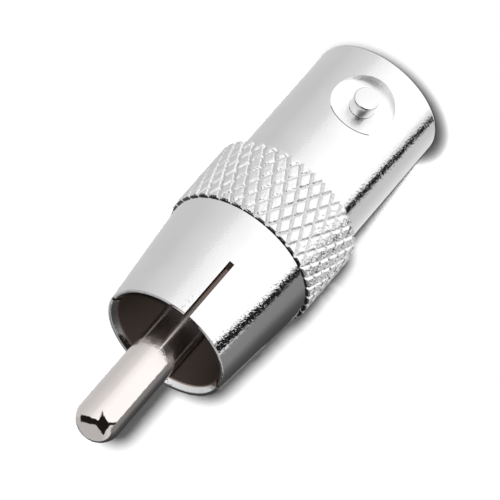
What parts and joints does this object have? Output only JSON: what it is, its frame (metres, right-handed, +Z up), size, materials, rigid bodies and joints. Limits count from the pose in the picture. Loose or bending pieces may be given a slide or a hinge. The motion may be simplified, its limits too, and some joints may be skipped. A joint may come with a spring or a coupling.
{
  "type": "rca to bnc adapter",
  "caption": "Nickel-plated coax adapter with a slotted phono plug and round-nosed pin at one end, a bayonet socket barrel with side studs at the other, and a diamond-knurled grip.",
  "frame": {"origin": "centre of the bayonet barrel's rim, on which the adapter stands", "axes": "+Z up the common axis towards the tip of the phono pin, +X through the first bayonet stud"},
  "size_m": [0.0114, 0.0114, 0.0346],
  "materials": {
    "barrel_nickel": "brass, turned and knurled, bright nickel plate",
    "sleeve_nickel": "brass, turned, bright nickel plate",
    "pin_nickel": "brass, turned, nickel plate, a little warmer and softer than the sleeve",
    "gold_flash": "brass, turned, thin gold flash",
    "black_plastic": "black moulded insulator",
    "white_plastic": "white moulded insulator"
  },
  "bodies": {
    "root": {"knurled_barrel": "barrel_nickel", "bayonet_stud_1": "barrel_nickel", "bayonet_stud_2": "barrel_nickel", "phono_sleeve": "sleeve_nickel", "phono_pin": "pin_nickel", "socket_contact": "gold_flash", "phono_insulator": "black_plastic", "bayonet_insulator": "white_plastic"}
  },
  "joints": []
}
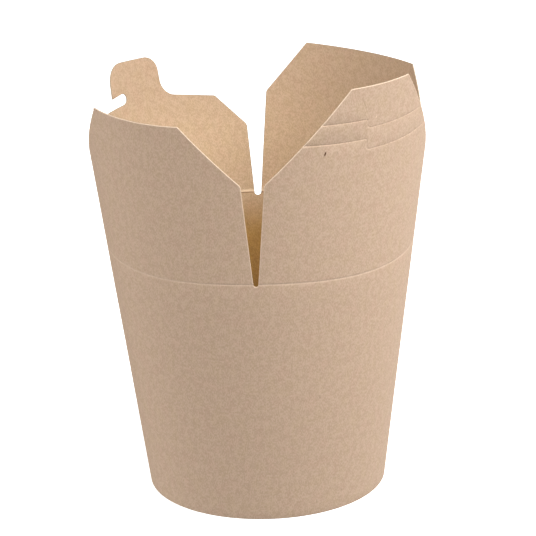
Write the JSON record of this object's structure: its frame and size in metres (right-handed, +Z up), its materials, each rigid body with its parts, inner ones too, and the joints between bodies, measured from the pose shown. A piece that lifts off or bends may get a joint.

=-=-=

Task prompt: Reproduce the material above exactly; please quote every line of it.

Reply:
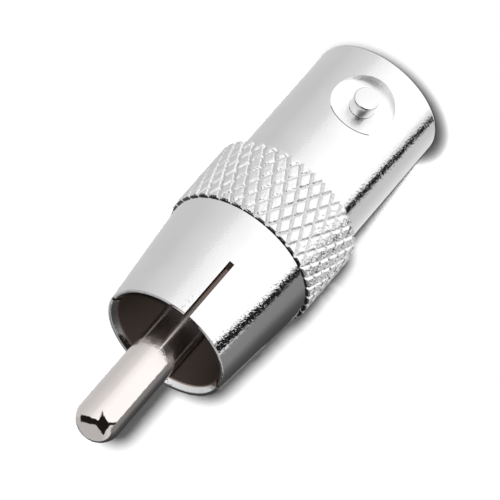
What parts and joints does this object have? Output only JSON: what it is, its frame (metres, right-handed, +Z up), size, materials, rigid bodies and joints. Limits count from the pose in the picture. Loose or bending pieces may be given a slide or a hinge. The motion may be simplified, its limits too, and some joints may be skipped. A joint may come with a spring or a coupling.
{
  "type": "rca to bnc adapter",
  "caption": "Nickel-plated coax adapter with a slotted phono plug and round-nosed pin at one end, a bayonet socket barrel with side studs at the other, and a diamond-knurled grip.",
  "frame": {"origin": "centre of the bayonet barrel's rim, on which the adapter stands", "axes": "+Z up the common axis towards the tip of the phono pin, +X through the first bayonet stud"},
  "size_m": [0.0114, 0.0114, 0.0346],
  "materials": {
    "barrel_nickel": "brass, turned and knurled, bright nickel plate",
    "sleeve_nickel": "brass, turned, bright nickel plate",
    "pin_nickel": "brass, turned, nickel plate, a little warmer and softer than the sleeve",
    "gold_flash": "brass, turned, thin gold flash",
    "black_plastic": "black moulded insulator",
    "white_plastic": "white moulded insulator"
  },
  "bodies": {
    "root": {"knurled_barrel": "barrel_nickel", "bayonet_stud_1": "barrel_nickel", "bayonet_stud_2": "barrel_nickel", "phono_sleeve": "sleeve_nickel", "phono_pin": "pin_nickel", "socket_contact": "gold_flash", "phono_insulator": "black_plastic", "bayonet_insulator": "white_plastic"}
  },
  "joints": []
}
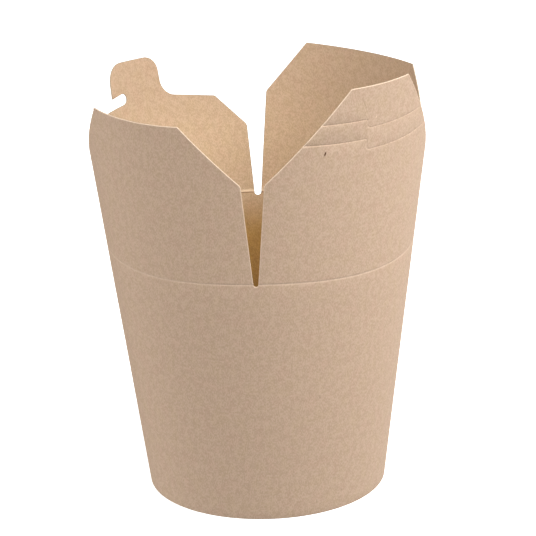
Write the JSON record of this object's structure: its frame and size in metres (right-handed, +Z up), its materials, each rigid body with its parts, inner ones too, and the joints between bodies, measured from the pose shown. A piece that lifts off or bends may get a joint.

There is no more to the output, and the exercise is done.